How valuable is diversity and inclusion to your business? A Harvard Business Review study found that companies with above average diversity had 19 percent higher innovation revenues, and 9 percent higher EBITA margins.

Benefits of Working With a Minority Business Enterprise

Besides the economic benefits, there are several intangible benefits to working with a Minority Business Enterprise (MBE), according to a report from the business consulting group Zempleo. An MBE may offer more adaptability, flexibility, and balance in comparison to non-MBE suppliers.

MBE suppliers can offer cost-saving strategies due to diversity spend requirements and taking advantage of numerous federal and state tax incentives, tax breaks, and potential rebates. Partnering with an MBE can also strengthen your brand recognition, community outreach, company culture, and marketing efforts.

Large and small corporations are seeking minority-owned businesses due to policies that require the company to meet their supplier diversity goals. The benefits are only growing over time, and meeting your diversity spend as a corporation cannot only help your business but allow you to expand into the government (state and or federal) realm as well.

By meeting compliance requirements and partnering with an MBE, companies can expand their revenue by acquiring larger purchase opportunities that mandate a specific amount of spend through an MBE. Domestic growth opportunities will also increase due to the strength of each supplier.

The value an MBE might give is crucial for a company’s culture as well. Diversity is high in value — by partnering with an MBE, it shows that your business supports the broadening of minority communities. MBE’s are well-connected in local businesses and can bring more opportunities through various networking events.

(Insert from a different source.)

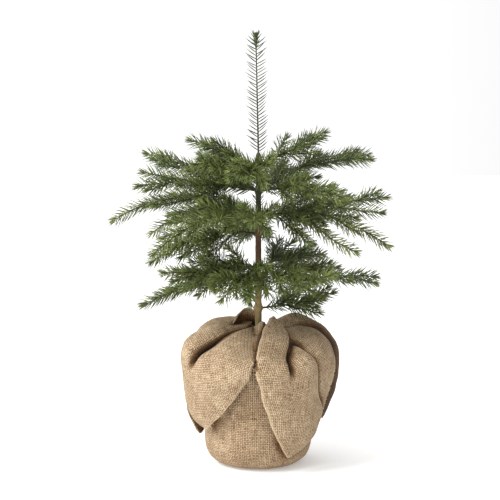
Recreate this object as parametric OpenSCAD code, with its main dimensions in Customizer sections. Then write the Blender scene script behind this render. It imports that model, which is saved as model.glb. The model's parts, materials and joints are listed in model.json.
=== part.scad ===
// Artificial tabletop tree: wire-cored moulded branches on a rod in a weighted pot, under a gathered cloth.
// Millimetres. Origin at the centre of the rest face, +Z up, -Y the side it is looked at from.

/* [Tree] */
// Height of the topmost bud above the rest face
tree_h = 644; // [600:2:680]
// Length of every branch as a share of its set length
spread = 1; // [0.9:0.01:1.05]
// Radius of a branch's moulded stem at its root
stem_r = 2.2; // [1.9:0.1:2.6]
// Radius of a side twig at its root
twig_r = 1.3; // [1.1:0.1:1.6]

/* [Trunk] */
// Diameter of the steel rod inside the trunk
rod_d = 4; // [3:0.2:5]
// Diameter of the bark at the foot of the trunk
bark_d = 12.4; // [11:0.2:15]
// Diameter of the bark at the top of the trunk
bark_top_d = 7; // [6.4:0.2:8]

/* [Branch wires] */
// Diameter of a branch wire
wire_d = 1.2; // [1:0.1:1.4]
// Length of wire inside a branch
wire_len = 30; // [22:1:34]

/* [Pot] */
// Outer diameter of the pot's foot
pot_d = 112; // [104:1:118]
// Outer diameter of the pot's mouth
pot_top_d = 152; // [140:1:156]
// Height of the pot
pot_h = 128; // [100:1:132]
// Wall of the pot
pot_wall = 2; // [1.6:0.1:3]
// Height of the cast weight in the pot
ballast_h = 46; // [30:1:70]

/* [Cloth] */
// Thickness of the cloth
cloth_t = 1.2; // [1:0.1:2]
// Diameter of the twine round the neck
tie_d = 3; // [2:0.2:4]

/* [Which piece] */
// The piece to draw, or all of them

/* [Hidden] */
gap = 0.15;             // fit between pieces that touch
soft_gap = 0.3;         // clearance of cloth and twine
shank_len = 34;         // straight bored part of a branch
shank_start = 5;        // from hinge axis to where the shank begins
loop_r = wire_d / 2 + 0.5;
loop_len = 2.1;
pocket_r = loop_r + gap;
pocket_len = loop_len + 2 * gap;
slot_w = wire_d + 2 * gap;
lip = 1.7;              // from pocket axis to the collar's rim
collar_half = 4.2;
bark_foot = cloth_t + soft_gap + pot_wall + ballast_h + gap;
bark_top = 457;
rod_foot = cloth_t + soft_gap + pot_wall + 6;
rod_top = bark_top + 3;
cap_foot = bark_top + gap;
cap_h = 10;
cap_r = bark_top_d / 2 + 0.9;
leader_z = 463;
leader_lean = -4;       // sideways drift of the leader's bud
round_fn = 48;

// Heights of the six whorls, foot to top
whorl_z = [234, 297, 347, 372, 411, 447];

// Wall behind the root pockets of each whorl: more where more branches crowd round it
pocket_wall = [0.6, 1.2, 0.6, 1.4, 1.4, 1];

function bark_r(z) = (bark_d + (bark_top_d - bark_d) * (z - bark_foot) / (bark_top - bark_foot)) / 2;
function collar_in(w) = bark_r(whorl_z[w] - collar_half) + gap;
function hinge_r(w) = collar_in(w) + pocket_wall[w] + pocket_r;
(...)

Minorities own an estimated 29 percent of classifiable businesses, which are growing at twice the rate of non-minority businesses. They employ more than 6.3 million Americans. (Source: Department of Commerce’s Minority Business Development Agency)

Risk management is a solid outlet for companies seeking to partner with minority-owned businesses.

“Within risk-management there are opportunities to establish continuous, sustainable relationships with a diverse cross-section of companies,” says Taylor Oswald.

Government and business leaders in the Cincinnati and northern Kentucky region identified business development as one of the biggest needs for minorities, and Taylor Oswald are right in the middle of these efforts

With several Fortune 500 companies calling the region home the horsepower is there for both for minority-lead business and some of the biggest names in the business world to come together.

According to the Ohio Minority Supplier Development Council, companies that focus significantly on supplier diversity generate a greater return on procurement investments than their counterparts. The difference is typically attributed to MBEs’ ability to deliver equal value at a lower operating cost than their competitors.

Minority business owners face unique challenges that require them to adapt to their industries and markets. As a result, MBEs also tend to be at the forefront of innovation and creativity in their respective fields. This presents corporations with an ongoing opportunity to make cost-effective business decisions that have the added benefit of positively impacting minority communities.

Taylor Oswald says these companies and others in the business community have committed to dedicated spending and economic development efforts for minority businesses.

“Taylor Oswald can help build bridges between minority business and the larger Cincinnati and northern Kentucky business communities,” says Taylor Oswald. “Companies are proud to be diversifying and opening doors to new business ideas and partners.”

Pushing Business Development

There are 8 million minority-owned businesses in the United States with $1.4 trillion in annual gross receipts, according to research from the U.S. Minority Business Development Agency, and the numbers continue to grow.

Fourteen percent of those businesses are owned by African Americans, while 8 percent are owned by Latinos/Hispanics. There are an estimated 11.9 million small businesses in the United States owned by women that account for 9 million employees and generate around $1.7 trillion in total.

Over the course of 20 years, the number of female entrepreneurs has grown by 114 percent, and startup statistics show women-owned businesses make up 39 percent of all US companies.

With all this statistical growth, why don’t more companies pursue business relationships with minority-owned businesses and vice versa?

Taylor Oswald says it is often a lack of resources and awareness of the opportunities that exist.

“The refrain we hear most often is ‘I don’t have a connection or know who to contact,’” says Taylor Oswald. “Most minority-owned businesses have small marketing budgets and fly under the radar. They don’t have a champion and that’s where we can help.”

Taylor Oswald has cultivated partnerships with clients in a diverse number of industries including:

  • Middle-market and global corporations
  • Education (charter schools, private/public, higher education)
  • Non-profit organizations
  • Construction
  • Government/municipalities

This is where Taylor Oswald can make the most impact and serve as the conduit between minority-owned businesses and the larger business community.

“We have the ability to host events, facilitate connections and open the doors of opportunity,” says Taylor Oswald. “Cincinnati is a city with a community feel to it and everyone benefits when they work together.”

When it comes to leadership in economic inclusion in the risk management sector, Taylor Oswald is a clear leader in its field.